Today is World Day against the Death Penalty. China, Iran, Iraq, Pakistan and Saudi Arabia rank first in terms of executions. Compared to 2016, the number of executions dropped by 4 per cent. Worldwide, 142 countries have abolished the death penalty in law or practice.
Paris (AsiaNews/Agencies) – The death penalty is still applied in 23 countries around the world, from the United States and Belarus to Cameroon and Lebanon, this according to the latest report by the World Coalition Against the Death Penalty, an alliance of more than 150 human rights NGOs, bar associations, trade unions and local and regional authorities fighting worldwide for the abolition of the death penalty.
The report, which coincides with the 16th World Day Against the Death Penalty, notes that at least 993 people were killed in 2017 and another 2.591 were sentenced to death in 53 countries, figures that reflect only known cases because they exclude executions carried out in China, where such data are treated as a state secret.

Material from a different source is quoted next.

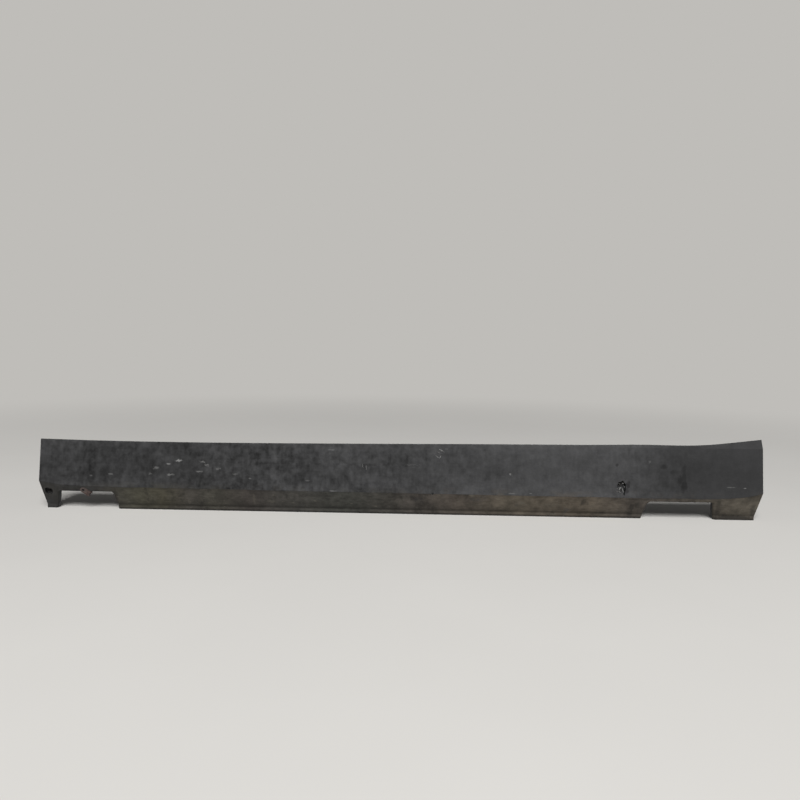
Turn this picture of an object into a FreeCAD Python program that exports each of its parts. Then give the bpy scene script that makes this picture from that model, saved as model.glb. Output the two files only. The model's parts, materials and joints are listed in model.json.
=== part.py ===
import FreeCAD, Part

import math
import os
from FreeCAD import Vector

# Side skirt of a car, one long plastic moulding with an open back, standing on its bottom flange.
# X runs along the car, Y goes from the outer face inwards and Z is up, all in millimetres.
# The origin is the middle of the footprint, on the surface that the skirt stands on.

# Overall form
LENGTH = 1709.0
DEPTH = 102.0
WALL = 3.0
FLANGE_REAR = 56.0
RIM_DEPTH = 14.0

# Top edge: its height at both ends, how far it dips between them, and how far it sits back
TOP_LEFT = 168.0
TOP_RIGHT = 178.9
TOP_DIP = 5.3
TOP_SETBACK = 16.0
TOP_DROP = 7.5
TOP_RADIUS = 2.0

# Raised tail of the top edge at the right end, above a fold in the face
TAIL_LENGTH = 136.0
TAIL_RISE = 14.3
TAIL_BLEND = 30.0
TAIL_LEAN = 0.7
FOLD_DROP = 6.0

# Crease between the face and the wall that returns under it
CREASE_LEFT = 57.5
CREASE_RIGHT = 52.6
CREASE_RISE_LEFT = 12.0
CREASE_RISE_RIGHT = 17.0
CREASE_FADE = 48.0
CREASE_RADIUS = 2.5

# Return wall and the lip at its foot
RETURN_DEPTH = 22.0
LIP_HEIGHT = 9.0
LIP_RADIUS = 6.0
TRAY_LIP = 10.0

# Two jacking notches in the return wall, and the feet outside them
END_TAPER = 9.5
NOTCH_TAPER = 9.5
NOTCH_TOP = 44.0
LEFT_FOOT = 25.0
FOOT_TRAY = 15.0
LEFT_NOTCH = 147.0
RIGHT_FOOT = 95.5
RIGHT_NOTCH = 171.0
LEFT_NOTCH_OUTER_RADIUS = 8.0
LEFT_NOTCH_INNER_RADIUS = 5.0
RIGHT_NOTCH_INNER_RADIUS = 12.0
RIGHT_NOTCH_OUTER_RADIUS = 4.0
LEFT_RIM_RADIUS = 3.6
RIGHT_RIM_RADIUS = 6.0

# Cross ribs, one between each two clips
RIB_THICKNESS = 2.2

# Clip towers moulded on the back of the face, and the clips that slide into them
CLIP_COUNT = 7
CLIP_END_MARGIN = 85.0
CLIP_BELOW_EDGE = 31.0
TOWER_WIDTH = 28.0
TOWER_HEIGHT = 26.0
TOWER_REAR = 44.0
TOWER_WALL = 2.2
SLOT_RADIUS = 4.2
POCKET_MARGIN = 0.15
CLIP_PLAY = 0.1
CLIP_BASE_WIDTH = 18.0
CLIP_BASE = 2.0
CLIP_NECK_WIDTH = 7.6
CLIP_NECK_BEVEL = 2.2
CLIP_COLLAR_WIDTH = 20.0
CLIP_COLLAR_BEVEL = 4.5
CLIP_COLLAR = 1.6
CLIP_FIN = 1.8
CLIP_SHANK_RADIUS = 3.0
CLIP_SHANK_LENGTH = 3.8
CLIP_HEAD_RADIUS = 4.7
CLIP_BULGE = 8.5
CLIP_HEAD_LENGTH = 17.0
CLIP_TIP_RADIUS = 1.6

# Holes through the tray: a round one in the middle and slots beside it
TRAY_HOLE_RADIUS = 4.25
TRAY_HOLE_SETBACK = 42.0
TRAY_SLOT_LENGTH = 13.0
TRAY_SLOT_MARGIN = 65.75
TRAY_SLOTS_EACH_SIDE = 2

# Folded spring-steel nut on the strip above the left notch
NUT_FROM_LEFT = 103.7
NUT_ABOVE_NOTCH = 4.0
NUT_TILT = 50.0
NUT_WIDTH = 15.0
NUT_STEEL = 0.9
NUT_GAP = 0.35
NUT_THROAT = 17.5
NUT_HOLE_RADIUS = 2.9
NUT_THREAD_RADIUS = 2.3
NUT_COLLAR_RADIUS = 3.5
NUT_COLLAR_LENGTH = 2.6
PANEL_SLOT_RADIUS = 3.2

# Damage: a torn hole in the face, a broken-out hole in the left foot and a chip in the crease
TEAR_FROM_RIGHT = 330.1
TEAR_HEIGHT = 75.4
TEAR = [(-11.7, 3.5), (-8.2, 14.0), (-3.0, 15.4), (2.8, 18.2), (9.3, 9.3), (9.0, -3.5), (6.3, -17.8),
        (2.8, -12.0), (1.4, 2.2), (-0.8, -8.6), (-5.6, -6.2), (-7.4, -1.6), (-3.2, 5.2), (-9.6, 0.6)]
FOOT_HOLE_FROM_LEFT = 19.2
FOOT_HOLE_HEIGHT = 43.0
FOOT_HOLE = [(-9.8, 2.0), (-7.5, 8.0), (-1.0, 9.2), (2.2, 6.4), (5.4, 7.6), (9.6, 3.0), (8.3, -4.2), (3.0, -8.6),
             (-1.2, -6.9), (-4.0, -9.2), (-8.0, -5.0)]
CHIP_FROM_RIGHT = 775.5
CHIP_DEPTH = 1.8
CHIP = [(-3.6, 0.6), (-1.4, 2.4), (2.2, 2.9), (3.8, 0.2), (1.0, -2.6), (-2.4, -1.8)]
DAMAGE_REACH = 30.0

LEFT_END = -LENGTH / 2
RIGHT_END = LENGTH / 2
FRONT = -DEPTH / 2

# Where the section is drawn, measured from each end, and how many even spans lie between
LEFT_STATIONS = (-8.0, 20.0, 55.0, 105.0, 180.0)
RIGHT_STATIONS = (-200.0, -150.0, -115.0, -80.0, -50.0, -20.0, 8.0)
MIDDLE_SPANS = 7

# How far a cut runs past the body, past one wall only, and how near an edge counts as on the outline
OVERSHOOT = 20.0
CUT_MARGIN = 0.6
MATCH = 0.03


def along(x):
    """Share of the length at x, from 0 at the left end to 1 at the right end."""
    return (x - LEFT_END) / LENGTH


def tail_rise(x):
    """Height that the raised tail adds to the top edge."""
    run = x - (RIGHT_END - TAIL_LENGTH)
    return TAIL_RISE / TAIL_LENGTH * (run + math.hypot(run, TAIL_BLEND)) / 2


def top_line(x):
    """Height of the top edge without its tail."""
    share = along(x)
    dip = share * (1 - share) ** 3 / (0.25 * 0.75 ** 3)
    return TOP_LEFT + (TOP_RIGHT - TOP_LEFT) * share - TOP_DIP * dip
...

According to the research, the top five executioners were China, Iran, Iraq, Pakistan, and Saudi Arabia.
In all, 142 countries have abolished the death penalty in law or in practice: 107 have eliminated it for all crimes; seven for all but extraordinary crimes, like those committed in wartime; 28 have not executed anyone in at least 10 years.
The advocacy group emphasises that the conditions to which prisoners are subjected are degrading and take away their human dignity.
In the United States, in states like Texas and California, inmates can be locked up in solitary confinement for up to 22 hours a day. In Japan prisoners cannot move outside their cells and are not allowed to do physical activity.
In Pakistan, death row inmates are allowed out of their cell for an hour and are usually held in three-metre long death cells. In Vietnam, inmates are bound to chains and are released for only 15 minutes a day, just enough time to wash themselves.
In Bangladesh, which still hangs people convicted of crimes against children or committed in the country’s war of Liberation, a bill was presented to Parliament two days ago to apply the death penalty to drug traffickers.
According to Amnesty International, which is part of the Coalition, executions have dropped by 4 per cent compared to 2016 and by 39 per cent compared to 2015. However, capital punishment is being applied in terrorism-related cases on the basis of biased legal proceedings.
Among other associations involved in the campaign, the Community of Sant'Egidio (Italy) has opposed the death penalty by promoting visits to death rows in the United States, Indonesia and several African countries.